● TASK REQUIREMENTS
How many lines in the listing below include the word "object"? Reply with the count alone.

··········

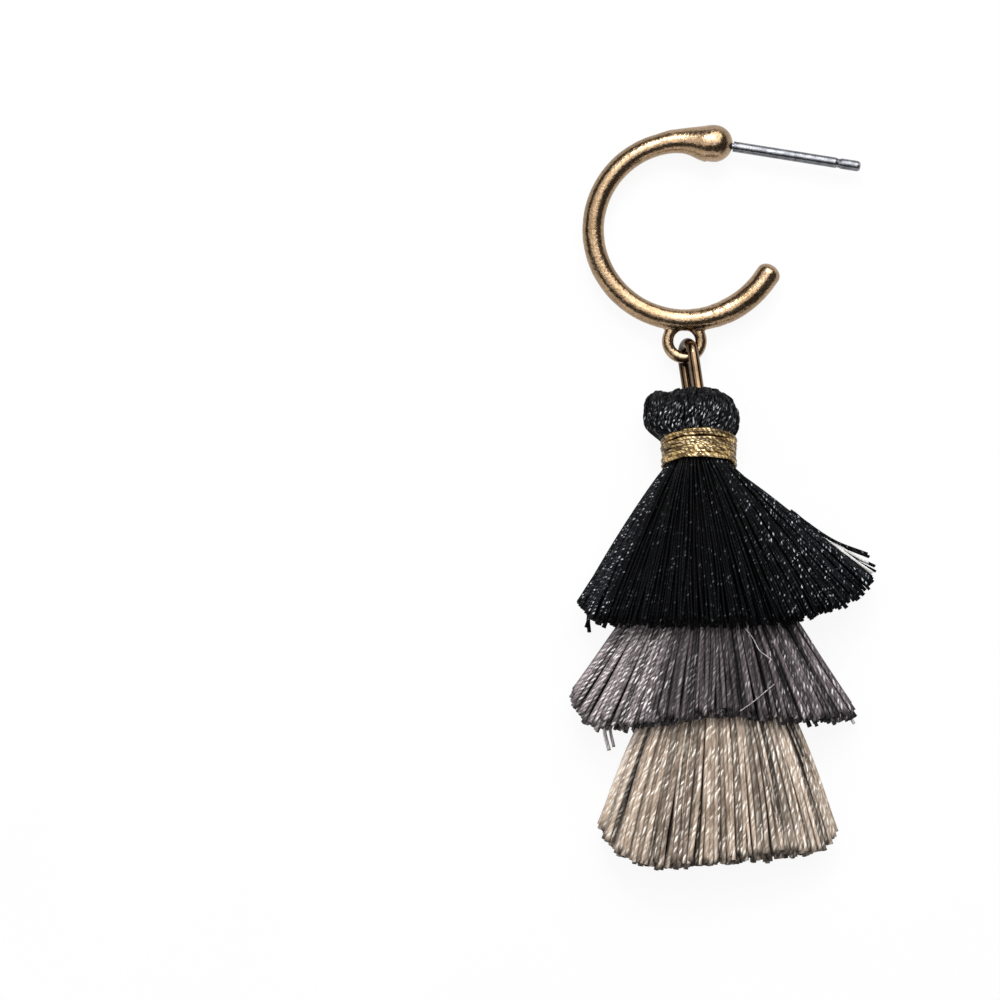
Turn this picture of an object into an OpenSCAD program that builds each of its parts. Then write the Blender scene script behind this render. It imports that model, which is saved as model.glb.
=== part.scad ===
// Tassel earring, lying on a flat surface. An open cast hoop carries an ear post and a
// small drop loop. A wire bail hangs in the loop and holds a tassel of three fringes.
// Each lower fringe has its head inside the fringe above it.
// Millimetres. +Z is up from the surface, +Y runs from the fringes to the hoop, and the
// ear post points to +X. The origin is the middle of the earring, on the surface.

/* [Hoop] */
// Outer diameter of the hoop
hoop_d = 17.45; // [16:0.05:20]
// Thickness of the hoop's wire
hoop_wire = 1.85; // [1.6:0.05:2.1]
// How much tighter the hoop is bent on the way to the bead
arm_tuck = 0.3; // [0.2:0.05:0.6]
// How much wider the hoop is bent on the way to the free end
arm_open = 0.39; // [0:0.03:0.48]
// Turn from +X at which the straight free end starts
free_end_turn = 325; // [315:1:335]
// Length of the straight free end
free_end_l = 1.35; // [1.2:0.1:2.4]
// Thickness that the hoop's wire grows to on the way to the free end
free_end_d = 2.1; // [2:0.05:2.4]

/* [Bead] */
// Diameter of the round end of the bead
bead_d = 3.2; // [2.8:0.1:3.8]
// Length of the bead from the hoop's wire to its round end
bead_l = 4; // [3.8:0.1:5.5]

/* [Drop loop] */
// Inner diameter of the drop loop
loop_hole = 1.84; // [1.8:0.02:2.4]
// Thickness of the drop loop's wire
loop_wire = 1; // [0.8:0.05:1.05]

/* [Ear post] */
// Diameter of the ear post
post_d = 0.9; // [0.7:0.05:1.1]
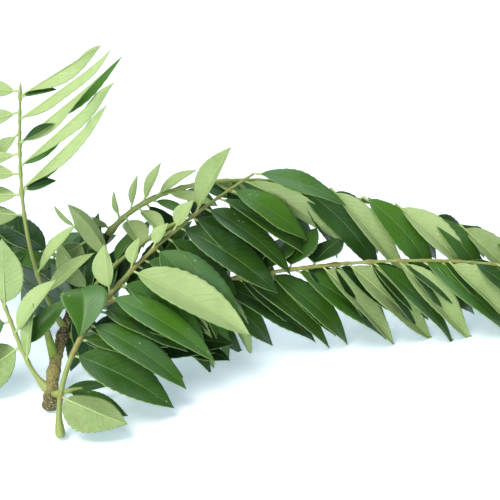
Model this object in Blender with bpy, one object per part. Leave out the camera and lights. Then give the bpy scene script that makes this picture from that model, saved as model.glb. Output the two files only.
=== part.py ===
"""A cut curry leaf sprig that lies on a table: a short woody stem and its compound leaves.

Every compound leaf is a rachis (its long stalk) with leaflets along both sides. One picked leaf,
leaf A, rests across the front of the sprig. Designed in mm, and built in metres.
"""
import math
import bmesh
import bpy
from mathutils import Vector

MM = 0.001
# The sprig is drawn about a point near its middle, then moved so that its footprint is centred.
SHIFT = Vector((-11.2, 15.5, -0.04))

GAP = 0.3                # air between neighbouring nodes
BLADE_THICKNESS = 0.4
BLADE_SEGMENTS = 8       # faces along a blade
PETIOLULE_HALF = 0.5     # half the width of a leaflet's own short stalk
PETIOLULE_LENGTH = 2.5
FLOOR = 0.22             # lowest middle of a blade, just over half its thickness
ROUND_BASE = 0.75        # power that rounds the blade's base
LONG_TIP = 1.05          # power that draws out its tip
FINE_STEP = 0.5          # distance between the points of a measured line
RACHIS_STEP = 8.0        # distance between the rings of a rachis
STEM_STEP = 5.0
RACHIS_ROUNDNESS = 1     # bevel resolutions, which give 6 and 10 sides
STEM_ROUNDNESS = 3
# A leaflet with no turn shows its upper face this way: to the front and a little up.
FACING = Vector((0.0, -0.93, 0.37))

# Four points a stalk: where it starts, two handles that bend it, and its tip. A single number in
# place of the start is how far along the stem the stalk grows out.
STEM_ROUTE = ((-70, -60, 3), (-73, -40, 8), (-68, -12, 25), (-52, 0, 48))
STEM_RADII = (2.4, 1.2)
STUB_ROUTE = ((-71, -36, 8), (-71, -39, 12), (-72, -40, 18), (-73, -40, 24))
STUB_RADII = (2.2, 1.1)
RACHIS_ROUTES = {
    "a": ((-64, -78, 1.2), (-70, -62, 24), (-50, -28, 44), (2, 10, 66)),
    "b": (0.10, (-82, -46, 10), (-86, -36, 30), (-96, -31, 49)),
    "c": (0.45, (-84, -28, 45), (-84, -14, 75), (-83, -3, 105)),
    "d": (0.50, (-56, -18, 36), (-42, -12, 46), (-26, -7, 53)),
    "e": (0.95, (-26, -4, 84), (44, 30, 56), (122, 38, 19)),
    "f": (0.55, (-10, -16, 32), (45, 5, 40), (119, 20, 21)),
    "g": (0.06, (-64, -58, 9), (-61, -59, 10), (-58, -59, 10)),
    "h": (0.75, (-76, 14, 31), (-100, 30, 34), (-120, 36, 40)),
    "i": (0.85, (-60, -10, 45), (-63, -15, 51), (-64, -19, 57)),
}
RACHIS_RADII = {"a": (1.0, 0.45), "b": (0.9, 0.5), "c": (0.9, 0.4), "d": (0.8, 0.75), "e": (0.9, 0.4),
                "f": (0.9, 0.45), "g": (0.8, 0.5), "h": (0.8, 0.4), "i": (0.8, 0.45)}

# How a leaflet lies: its turn, fold and bow. Turn rolls the blade about its midrib, fold lifts both
# halves into a V and bow arches it. A small letter points right, a capital left. t tilts its upper
# face up, b shows it broadly, u and U are undersides, s and S hang, r is at the back.
FACES = {"t": (-52, 16, 0.06), "o": (-38, 10, 0.10), "b": (-12, 14, 0.04), "u": (138, -22, -0.04), "s": (-138, 24, 0.05),
         "r": (-116, 15, 0.05), "T": (30, 14, 0.05), "U": (-155, -18, 0.0), "S": (-150, 15, 0.05)}


def spread(values, t):
    """A value t of the way along a rank. The values of a tuple are spread evenly along it."""
    if not isinstance(values, tuple):
        return values
    place = t * (len(values) - 1)
    k = min(int(place), len(values) - 2)
    return values[k] + (values[k + 1] - values[k]) * (place - k)


def rank(faces, places, length, heading, rise, half_width, nodes, sway=1.0):
    """Rows for evenly placed leaflets, one for each letter of faces, each a little off the rule.

    A row is the leaflet's number, place along the rachis, length, heading, rise, half width, turn,
    fold, bow and sweep. Number 0 keeps the place of a leaflet that this model leaves out.
    """
    rows = []
    for k, face in enumerate(faces):
        t = k / max(1, len(faces) - 1)
        turn, fold, bow = FACES[face]
        one, other = sway * math.sin(2.4 * k + 1), sway * math.sin(3.7 * k + 2)
        node = nodes[k] if k < len(nodes) else 0
        rows.append((node, spread(places, t), spread(length, t) * (1 + 0.06 * one),
                     spread(heading, t) + 5 * other, spread(rise, t) + 4 * one,
                     spread(half_width, t) * (1 + 0.06 * other), turn + 6 * other, fold, bow, 0.0))
    return rows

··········

● SOLUTION BELOW
2